Premièrement, il est clairement annoncé comme réservé à un public averti. Lire des choses dures ne me dérange pas outre mesure en général. Mais cet avertissement couplé au titre m'a fait un peu peur.

Ce qui amène à la deuxième raison : Si c'est un homme de Primo Levi est le livre qui m'a le plus traumatisée de toute mon existence. J'en ai fait des cauchemars pendant des semaines et même encore maintenant, plusieurs années après, des passages entiers me reviennent régulièrement.

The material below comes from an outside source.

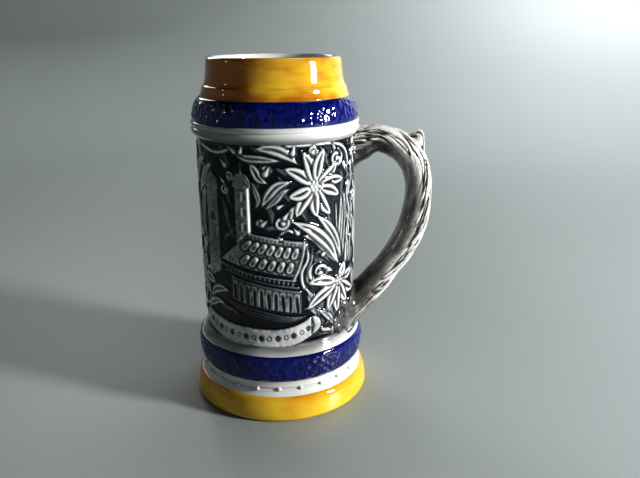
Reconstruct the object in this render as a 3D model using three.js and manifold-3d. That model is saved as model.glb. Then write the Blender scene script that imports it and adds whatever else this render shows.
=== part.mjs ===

Le choix de ce titre n'est évidemment pas un hasard. À l'instar de l'Italien, Jack Machillot va dans ce court roman (94 pages) aller explorer les mêmes thèmes : l'avilissement, la folie, la façon dont la couche de civilisation et de normalité s'effrite à vitesse grand V pour laisser le champ libre à ce qui se fait de pire...

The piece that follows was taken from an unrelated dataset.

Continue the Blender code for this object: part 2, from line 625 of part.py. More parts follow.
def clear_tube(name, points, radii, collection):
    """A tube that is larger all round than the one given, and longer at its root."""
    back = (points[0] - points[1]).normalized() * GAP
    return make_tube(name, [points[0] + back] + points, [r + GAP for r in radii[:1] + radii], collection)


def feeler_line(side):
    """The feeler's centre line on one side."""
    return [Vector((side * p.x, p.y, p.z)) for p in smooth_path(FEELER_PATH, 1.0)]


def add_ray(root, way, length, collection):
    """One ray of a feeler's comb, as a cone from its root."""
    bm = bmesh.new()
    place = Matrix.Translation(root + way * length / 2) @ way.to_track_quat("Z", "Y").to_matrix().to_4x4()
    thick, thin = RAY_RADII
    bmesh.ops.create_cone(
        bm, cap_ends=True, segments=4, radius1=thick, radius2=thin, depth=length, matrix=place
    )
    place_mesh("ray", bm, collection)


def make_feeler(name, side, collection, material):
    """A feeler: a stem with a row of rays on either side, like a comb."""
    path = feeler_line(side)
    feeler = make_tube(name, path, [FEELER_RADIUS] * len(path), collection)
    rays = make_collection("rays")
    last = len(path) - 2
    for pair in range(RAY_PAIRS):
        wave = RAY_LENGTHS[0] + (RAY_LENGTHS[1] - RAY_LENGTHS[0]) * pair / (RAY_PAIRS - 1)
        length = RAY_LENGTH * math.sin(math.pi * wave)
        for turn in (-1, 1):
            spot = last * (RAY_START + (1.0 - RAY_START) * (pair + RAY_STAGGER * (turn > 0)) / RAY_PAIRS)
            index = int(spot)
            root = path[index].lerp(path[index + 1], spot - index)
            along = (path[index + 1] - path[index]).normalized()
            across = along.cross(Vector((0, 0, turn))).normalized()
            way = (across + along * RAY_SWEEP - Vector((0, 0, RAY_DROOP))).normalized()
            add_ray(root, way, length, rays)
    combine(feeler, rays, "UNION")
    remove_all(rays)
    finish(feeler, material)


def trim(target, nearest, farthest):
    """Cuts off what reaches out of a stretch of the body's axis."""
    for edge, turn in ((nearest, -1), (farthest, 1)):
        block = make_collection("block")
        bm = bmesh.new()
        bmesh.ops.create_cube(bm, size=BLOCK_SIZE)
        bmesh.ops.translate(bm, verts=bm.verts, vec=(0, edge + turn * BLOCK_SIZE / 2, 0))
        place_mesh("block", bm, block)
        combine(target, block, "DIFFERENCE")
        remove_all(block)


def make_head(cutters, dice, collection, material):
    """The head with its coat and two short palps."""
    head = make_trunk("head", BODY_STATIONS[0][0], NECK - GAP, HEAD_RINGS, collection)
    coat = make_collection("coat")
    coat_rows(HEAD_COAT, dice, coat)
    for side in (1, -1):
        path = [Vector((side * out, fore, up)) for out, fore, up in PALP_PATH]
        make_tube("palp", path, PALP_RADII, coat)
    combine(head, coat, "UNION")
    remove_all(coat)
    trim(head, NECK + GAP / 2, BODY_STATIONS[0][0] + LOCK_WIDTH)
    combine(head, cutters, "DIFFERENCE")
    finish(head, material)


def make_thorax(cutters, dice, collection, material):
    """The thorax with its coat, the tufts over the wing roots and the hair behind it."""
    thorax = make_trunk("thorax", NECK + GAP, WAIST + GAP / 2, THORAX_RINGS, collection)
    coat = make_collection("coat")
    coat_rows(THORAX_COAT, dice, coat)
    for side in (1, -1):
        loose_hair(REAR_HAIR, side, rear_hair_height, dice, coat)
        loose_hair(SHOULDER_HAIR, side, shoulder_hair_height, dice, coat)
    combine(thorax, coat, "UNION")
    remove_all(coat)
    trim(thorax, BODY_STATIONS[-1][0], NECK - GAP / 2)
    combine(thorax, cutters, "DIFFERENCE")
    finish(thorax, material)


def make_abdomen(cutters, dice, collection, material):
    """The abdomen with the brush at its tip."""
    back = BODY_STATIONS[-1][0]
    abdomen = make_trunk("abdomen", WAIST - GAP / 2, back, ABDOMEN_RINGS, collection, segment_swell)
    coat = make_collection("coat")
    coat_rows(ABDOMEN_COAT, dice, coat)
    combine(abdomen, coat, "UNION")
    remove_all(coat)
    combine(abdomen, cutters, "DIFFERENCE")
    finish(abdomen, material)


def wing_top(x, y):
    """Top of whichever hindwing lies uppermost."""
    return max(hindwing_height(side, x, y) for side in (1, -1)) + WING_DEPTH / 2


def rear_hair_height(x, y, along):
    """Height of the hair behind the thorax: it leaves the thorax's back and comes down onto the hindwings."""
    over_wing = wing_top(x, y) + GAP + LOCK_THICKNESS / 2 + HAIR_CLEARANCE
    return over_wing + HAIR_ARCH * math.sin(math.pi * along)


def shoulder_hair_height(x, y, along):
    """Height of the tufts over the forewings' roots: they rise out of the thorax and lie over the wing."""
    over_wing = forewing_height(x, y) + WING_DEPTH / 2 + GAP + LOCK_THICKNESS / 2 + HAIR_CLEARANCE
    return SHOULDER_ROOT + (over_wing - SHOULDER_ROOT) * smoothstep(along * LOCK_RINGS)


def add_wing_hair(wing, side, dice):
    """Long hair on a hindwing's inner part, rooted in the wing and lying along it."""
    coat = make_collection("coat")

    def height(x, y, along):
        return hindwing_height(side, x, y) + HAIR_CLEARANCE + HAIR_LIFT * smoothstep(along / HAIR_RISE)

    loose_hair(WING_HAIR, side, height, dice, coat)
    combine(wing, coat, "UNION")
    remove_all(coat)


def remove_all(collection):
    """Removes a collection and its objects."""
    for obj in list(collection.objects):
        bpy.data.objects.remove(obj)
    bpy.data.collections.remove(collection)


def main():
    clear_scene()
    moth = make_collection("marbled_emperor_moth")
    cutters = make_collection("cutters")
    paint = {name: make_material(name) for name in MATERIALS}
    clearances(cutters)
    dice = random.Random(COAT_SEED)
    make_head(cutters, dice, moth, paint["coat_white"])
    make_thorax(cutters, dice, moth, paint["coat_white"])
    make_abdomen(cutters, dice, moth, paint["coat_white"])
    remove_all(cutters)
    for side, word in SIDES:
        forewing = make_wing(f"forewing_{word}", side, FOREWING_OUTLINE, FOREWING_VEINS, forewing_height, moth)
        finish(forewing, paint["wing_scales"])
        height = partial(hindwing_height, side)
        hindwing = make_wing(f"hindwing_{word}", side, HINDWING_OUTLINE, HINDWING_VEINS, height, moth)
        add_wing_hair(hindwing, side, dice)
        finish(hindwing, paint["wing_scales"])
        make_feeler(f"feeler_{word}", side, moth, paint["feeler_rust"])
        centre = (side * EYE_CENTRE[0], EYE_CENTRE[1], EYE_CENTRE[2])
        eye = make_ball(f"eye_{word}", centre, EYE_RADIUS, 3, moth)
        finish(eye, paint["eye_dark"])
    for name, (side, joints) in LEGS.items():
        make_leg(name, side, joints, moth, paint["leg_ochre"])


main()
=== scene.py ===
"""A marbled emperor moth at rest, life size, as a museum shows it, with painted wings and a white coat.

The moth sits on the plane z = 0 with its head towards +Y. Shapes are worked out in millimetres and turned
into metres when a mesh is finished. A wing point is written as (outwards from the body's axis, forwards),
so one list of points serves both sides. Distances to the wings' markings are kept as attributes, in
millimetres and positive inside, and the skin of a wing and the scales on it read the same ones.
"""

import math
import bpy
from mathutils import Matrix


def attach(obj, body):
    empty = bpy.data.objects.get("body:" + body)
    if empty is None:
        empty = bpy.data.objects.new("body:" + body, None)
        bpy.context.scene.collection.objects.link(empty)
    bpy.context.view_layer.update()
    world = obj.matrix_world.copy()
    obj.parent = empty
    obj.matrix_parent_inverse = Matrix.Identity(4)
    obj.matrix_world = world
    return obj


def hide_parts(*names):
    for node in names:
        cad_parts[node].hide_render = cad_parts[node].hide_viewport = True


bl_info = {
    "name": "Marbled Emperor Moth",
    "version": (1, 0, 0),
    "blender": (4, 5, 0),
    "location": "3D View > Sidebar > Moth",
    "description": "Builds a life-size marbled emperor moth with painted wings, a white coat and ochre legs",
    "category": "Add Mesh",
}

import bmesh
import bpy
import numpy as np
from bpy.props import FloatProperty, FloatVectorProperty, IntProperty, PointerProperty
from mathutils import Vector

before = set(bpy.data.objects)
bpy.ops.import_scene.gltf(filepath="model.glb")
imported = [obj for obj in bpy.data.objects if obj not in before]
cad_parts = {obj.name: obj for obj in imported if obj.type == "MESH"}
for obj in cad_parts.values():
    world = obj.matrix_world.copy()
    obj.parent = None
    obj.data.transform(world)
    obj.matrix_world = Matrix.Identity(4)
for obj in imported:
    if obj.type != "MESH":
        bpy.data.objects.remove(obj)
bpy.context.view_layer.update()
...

Arthur, prisonnier matricule 626B, purge sa peine dans un établissement pénitentiaire du Colorado. Dès le début, la déshumanisation est présente, orchestrée par les matons, puisque les prisonniers sont dépouillés de leur identité pour n'être plus que des numéros. Pourtant, les prisonniers résistent, à leur façon. Ils continuent à rire, se faire des blagues, jouer aux cons de la façon la plus normale possible.

Survient alors un événement dont je ne vous dirai rien, et la routine explose, remplacée par l'horreur, la terreur et l'incompréhension. Jack Machillot dissèque la lente plongée vers la folie d'Arthur, la façon dont ses instincts primaires, bestiaux, organisent malgré tout sa survie. Seul dans sa cellule avec un cadavre, 626B n'a d'autre choix que de laisser son instinct de conservation prendre les manettes. Peu importe ce qu'il est amené à faire, peu importent les faibles soubresauts de sa conscience.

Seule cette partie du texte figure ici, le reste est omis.